§ **DATASET EXCERPT**:

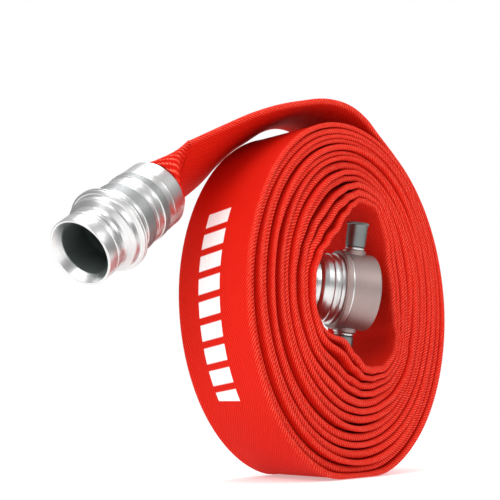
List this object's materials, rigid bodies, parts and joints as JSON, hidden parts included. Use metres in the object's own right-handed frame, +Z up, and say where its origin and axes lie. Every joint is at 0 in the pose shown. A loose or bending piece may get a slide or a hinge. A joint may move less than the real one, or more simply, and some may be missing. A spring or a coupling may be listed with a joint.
{
  "type": "rolled fire hose",
  "caption": "Lay-flat fire hose rolled up around its female coupling, standing on its tread, with the free end and male coupling hanging off the top.",
  "frame": {"origin": "on the ground under the middle of the roll, half way along its width", "axes": "+Z up, +Y along the roll's axis away from the face that shows the female coupling, +X across the roll away from the free end"},
  "size_m": [0.5444, 0.1348, 0.4264],
  "materials": {
    "hose_red": "red ribbed rubber cover over a woven jacket, matte with bright worn rib crests",
    "polished_aluminium": "turned and polished, with fine knurled bands",
    "cast_aluminium": "bead-blasted casting",
    "knob_grey": "dark satin grey",
    "steel": "bright steel",
    "seal_rubber": "black moulded rubber"
  },
  "bodies": {
    "roll": {"hose_roll": "hose_red", "hose_female_end": "hose_red", "female_coupling_body": "cast_aluminium", "female_tailpiece": "polished_aluminium", "female_ferrule": "polished_aluminium", "female_seal": "seal_rubber", "lug_bush_1": "polished_aluminium", "lug_bush_2": "polished_aluminium", "lug_spring_1": "steel", "lug_spring_2": "steel"},
    "free_end": {"hose_free_run": "hose_red", "hose_male_end": "hose_red", "male_coupling_body": "polished_aluminium", "male_tailpiece": "polished_aluminium", "male_ferrule": "polished_aluminium"},
    "lug_1": {"lug_plunger_1": "steel", "lug_knob_1": "knob_grey", "lug_pin_1": "steel"},
    "lug_2": {"lug_plunger_2": "steel", "lug_knob_2": "knob_grey", "lug_pin_2": "steel"}
  },
  "joints": [
    {"name": "free_end_lift", "type": "hinge", "parent": "roll", "child": "free_end", "pos_m": [0.0491, 0, 0.4042], "axis": [0, 1, 0], "range_deg": [0, 35]},
    {"name": "lug_1_pull", "type": "slide", "parent": "roll", "child": "lug_1", "axis": [-0.0159, -0.1931, 0.9811], "range_m": [0, 0.006], "stiffness_N_per_m": 2500, "springref_m": -0.006, "deforming": ["lug_spring_1"]},
    {"name": "lug_2_pull", "type": "slide", "parent": "roll", "child": "lug_2", "axis": [0.0159, 0.1931, -0.9811], "range_m": [0, 0.006], "stiffness_N_per_m": 2500, "springref_m": -0.006, "deforming": ["lug_spring_2"]}
  ]
}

§ **WRITTEN REQUEST**: Without changing a word, restate the whole listing.

§ **RESULT FOR THIS EXERCISE**:
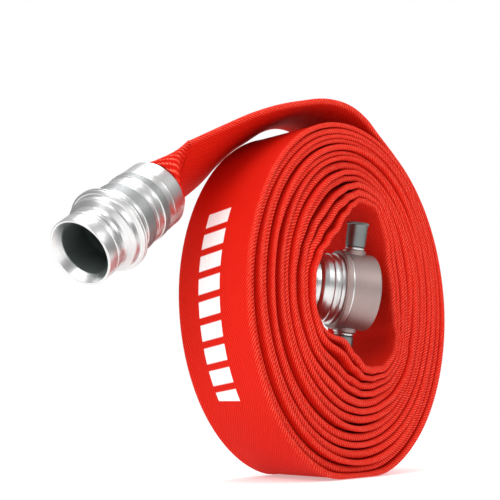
List this object's materials, rigid bodies, parts and joints as JSON, hidden parts included. Use metres in the object's own right-handed frame, +Z up, and say where its origin and axes lie. Every joint is at 0 in the pose shown. A loose or bending piece may get a slide or a hinge. A joint may move less than the real one, or more simply, and some may be missing. A spring or a coupling may be listed with a joint.
{
  "type": "rolled fire hose",
  "caption": "Lay-flat fire hose rolled up around its female coupling, standing on its tread, with the free end and male coupling hanging off the top.",
  "frame": {"origin": "on the ground under the middle of the roll, half way along its width", "axes": "+Z up, +Y along the roll's axis away from the face that shows the female coupling, +X across the roll away from the free end"},
  "size_m": [0.5444, 0.1348, 0.4264],
  "materials": {
    "hose_red": "red ribbed rubber cover over a woven jacket, matte with bright worn rib crests",
    "polished_aluminium": "turned and polished, with fine knurled bands",
    "cast_aluminium": "bead-blasted casting",
    "knob_grey": "dark satin grey",
    "steel": "bright steel",
    "seal_rubber": "black moulded rubber"
  },
  "bodies": {
    "roll": {"hose_roll": "hose_red", "hose_female_end": "hose_red", "female_coupling_body": "cast_aluminium", "female_tailpiece": "polished_aluminium", "female_ferrule": "polished_aluminium", "female_seal": "seal_rubber", "lug_bush_1": "polished_aluminium", "lug_bush_2": "polished_aluminium", "lug_spring_1": "steel", "lug_spring_2": "steel"},
    "free_end": {"hose_free_run": "hose_red", "hose_male_end": "hose_red", "male_coupling_body": "polished_aluminium", "male_tailpiece": "polished_aluminium", "male_ferrule": "polished_aluminium"},
    "lug_1": {"lug_plunger_1": "steel", "lug_knob_1": "knob_grey", "lug_pin_1": "steel"},
    "lug_2": {"lug_plunger_2": "steel", "lug_knob_2": "knob_grey", "lug_pin_2": "steel"}
  },
  "joints": [
    {"name": "free_end_lift", "type": "hinge", "parent": "roll", "child": "free_end", "pos_m": [0.0491, 0, 0.4042], "axis": [0, 1, 0], "range_deg": [0, 35]},
    {"name": "lug_1_pull", "type": "slide", "parent": "roll", "child": "lug_1", "axis": [-0.0159, -0.1931, 0.9811], "range_m": [0, 0.006], "stiffness_N_per_m": 2500, "springref_m": -0.006, "deforming": ["lug_spring_1"]},
    {"name": "lug_2_pull", "type": "slide", "parent": "roll", "child": "lug_2", "axis": [0.0159, 0.1931, -0.9811], "range_m": [0, 0.006], "stiffness_N_per_m": 2500, "springref_m": -0.006, "deforming": ["lug_spring_2"]}
  ]
}